石炭を焚いてCO2を増やす日々が続く
さて、脱原発完成の翌日、4月16日の電力事情はどうだったかというと、日曜日だったので正午の需要はたったの5410万kW。ただ、電源の内訳は、3万本の風車と220万枚の太陽光パネルがそれほど役に立たなかったらしく、風力が550万kWで、太陽光が1180万kW。残り2240万kWは石炭火力が補った。
7時間後に陽が沈み、再エネがほぼなくなると、石炭・褐炭を焚き増したため、CO2の排出量は、脱原発の完遂後1日目にして、早くも記録更新を達成したという。しかも、それでも足りずにフランス(原子力)とポーランド(石炭火力)からの輸入にも頼った。これから、こういう日々が続くことは間違いない。
ドイツ政府は30年には再エネ80%を、45年にはカーボンニュートラルを達成すると豪語しており、緑の党は、石炭と褐炭の火力発電の全廃も2038年ではなく30年に前倒しするという。そのためには風車を毎日、4~5基建てるのだとショルツ首相。ほとんど妄想に近い。
また、35年からは合成燃料を除いてガソリン車の登録が禁止となるし、それより何より、来年24年からは、新築の家屋にはガスや灯油の暖房装置が付けられなくなる。
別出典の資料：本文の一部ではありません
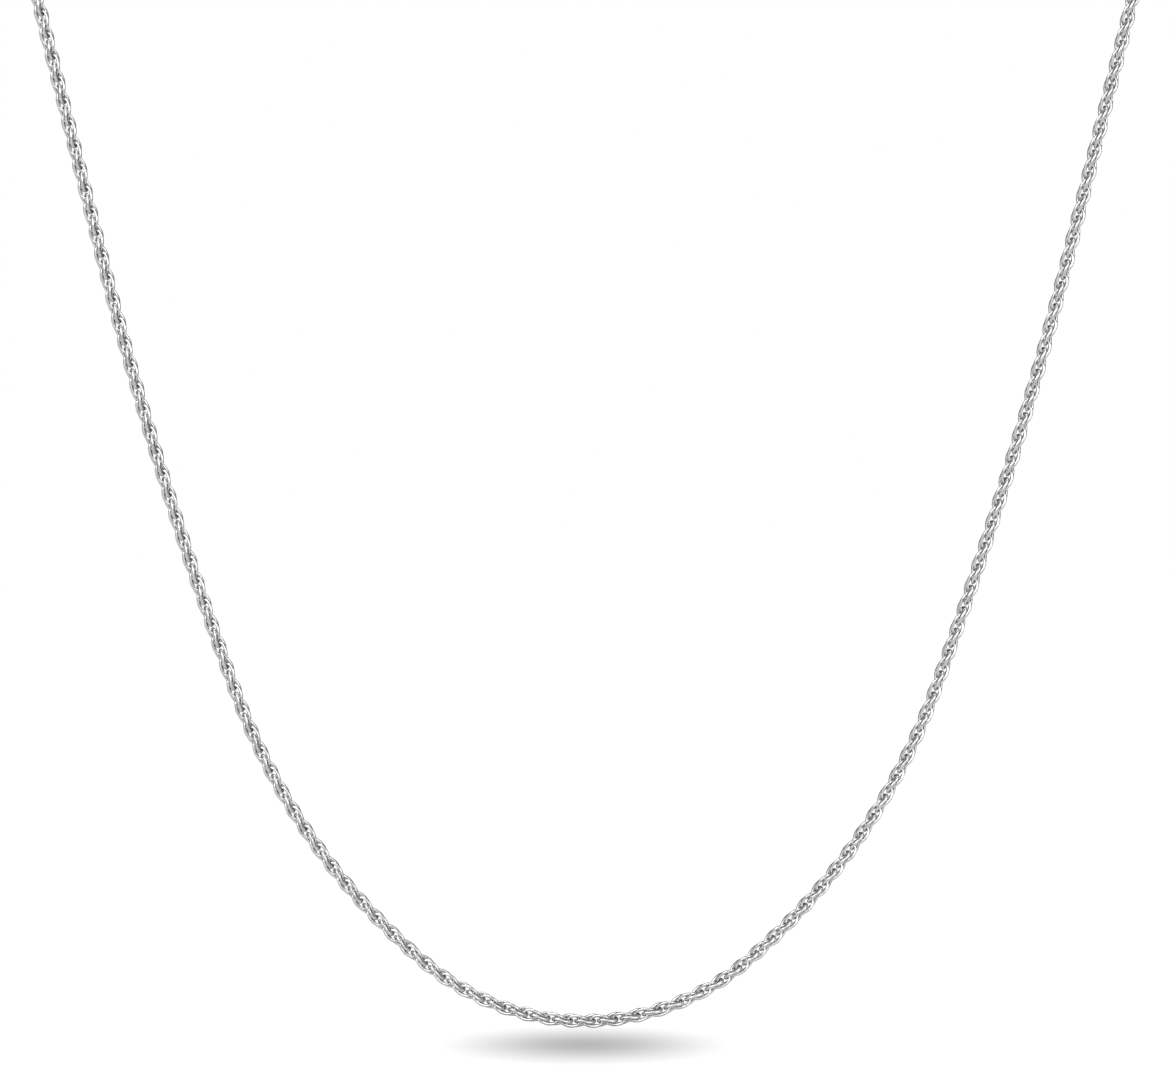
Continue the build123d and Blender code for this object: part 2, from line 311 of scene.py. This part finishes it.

さらに緑の党は、暖房に使う燃料は少なくとも65%が再エネでなくてはならないという法案も通そうとしており、その経済負担に国民は怯えている。
この理不尽に賛同できる人はさすがに少ない
車も暖房も生活必需品なのに、EV車や電気式のヒートポンプ暖房は、中流の家庭では負担が多すぎて買えないケースが続出するだろう。いずれ大きな社会問題に発展することは想定済みだが、緑の党は一切容赦なしだ。
ただ、緑の党はそこまでCO2を毒ガス扱いし、国民に多大な努力と経済負担を強いておきながら、他方ではCO2フリーの原発を停止し、その代替に石炭や褐炭火力を使い、何百万トンものCO2を放出することは何とも思っていない。この理不尽に賛同できる人はさすがに少なく、当然のことながら国民の間で不満が高まっている。
バイエルン州のゼーダー州首相(キリスト教社会同盟)も、これをあまりにも馬鹿げたことだと思っている一人らしく、自州の原発は再稼働すると宣言したため、社民党と緑の党がいきりたっている。ゼーダー氏曰く、「うちの原発は博物館じゃない!」。そこで、今回止めた1基と過去に止めた2基の合計3基の原発の再稼働を申請するという。